After exactly 8 months, 6 months into my current gig, The Omen pointed out that my glossing over anything was ridiculous and my attempts to ignore the fact that I had a son were outright hysterical. I think Taller Half  actually laughed out loud.

Both my husbands – TheEx and The Omen – are evil geniuses. Since 1993, I have sent a spouse out the door to the office with the admonishment, “Play nice in the sandbox. Not everyone else can do what you do.” I’m doing humanity a disservice when I concede one of them is right about anything. What will happen if they’re wrong one day?

Where IT and Tax Law are concerned, I think I’m fairly safe.

Sooo yes, The Omen is right. My son is my heart and soul. Good luck not talking about him for two minutes, much less an entire job interview or a full workday.

Being a long-distance mom to a child on the Autistic spectrum is also what drives me to be successful. Years of research into Autism and programs to help my son have made me resourceful. The strong voice I have developed through years of advocating for my son has made me a solid team leader.  Making time to travel to New Jersey and scheduling those teleconferenced IEPs around proposal deadlines has honed my time management skills. Finally, because I do not have to take off early for after school events or partake in morning carpools, I have more time to dedicate to my career.

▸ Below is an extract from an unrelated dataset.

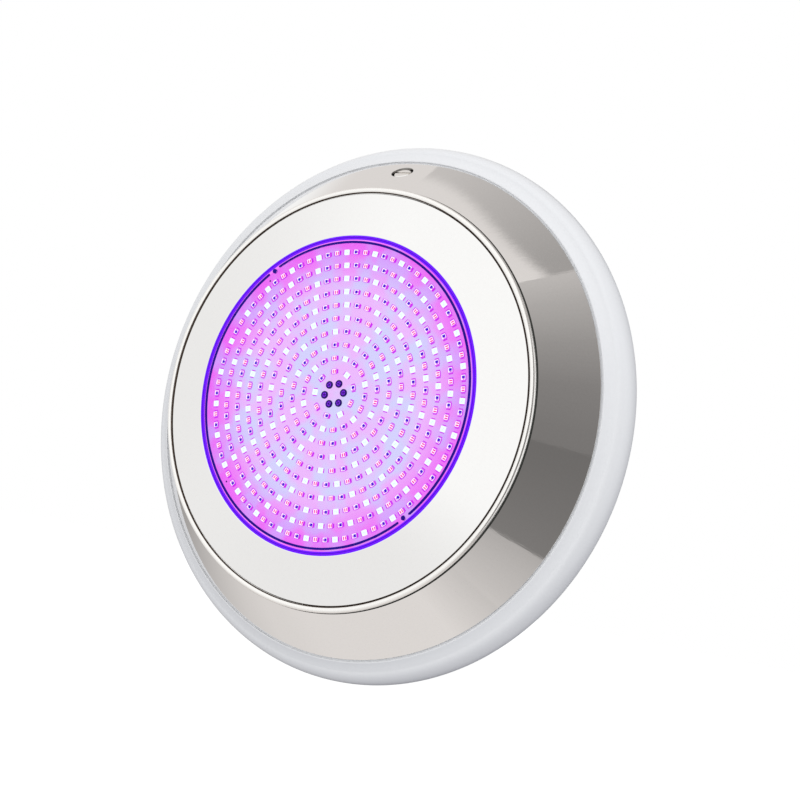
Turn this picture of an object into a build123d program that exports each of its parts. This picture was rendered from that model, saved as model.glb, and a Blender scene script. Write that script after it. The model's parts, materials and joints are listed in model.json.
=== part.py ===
from build123d import *
from math import cos, hypot, radians, sin
import os

# Underwater pool light, surface mounted: a resin-potted LED lamp in a polished steel skirt, on a white
# rear shell that turns onto a bayonet bracket on the pool wall. Millimetres.
# Every piece is drawn with the lamp's axis along +Z, its height measured from the wall, and 12 o'clock
# towards +Y. place() then turns the lamp upright: the front faces -Y and 12 o'clock is +Z.
# Angles are clockwise from 12 o'clock as seen from the front.

# Driving dimensions
OVERALL_D = 295.0
FRONT_H = 54.0
WINDOW_R = 84.0
FACE_EDGE_R = 109.0
FACE_EDGE_H = 46.8
SKIRT_TOP_R = 112.5
SKIRT_TOP_H = 44.5
SKIRT_FOOT_R = 135.1
SKIRT_FOOT_H = 18.1
SHEET = 1.0
BEAD_R = 1.6
CLEAR = 0.1
BASE = (Align.CENTER, Align.CENTER, Align.MIN)

# LED board: rings of 3.5 x 2.8 mm LEDs in the repeating order red, green, blue
LED_COUNTS = (9, 18, 24, 30, 36, 45, 54, 63, 72, 81)
LED_FIRST_RING_R = 11.9
LED_RING_PITCH = 7.1
LED_LONG, LED_WIDE, LED_TALL = 3.5, 2.8, 0.75
LED_START_ANGLE = 228.7
BOARD_R = 82.0
BOARD_LOW, BOARD_HIGH = 49.4, 51.0
TERMINAL_ANGLES = tuple(18.7 + 60 * k for k in range(6))
TERMINAL_PCR = 5.8
TERMINAL_R = 2.05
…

Motherhood is what makes me good at my job, and I like to think I am.

I changed the blog’s title because 5 months ago I finally gave in to my natural hair color, which has not been blonde since I was my son’s age.

Welcome back to the Mother Rogue. The latest in a series of trusty Toyota’s is hitting the road. Fasten your seatbelts…

–CMR                                                                                                                                                         1:15 a.m.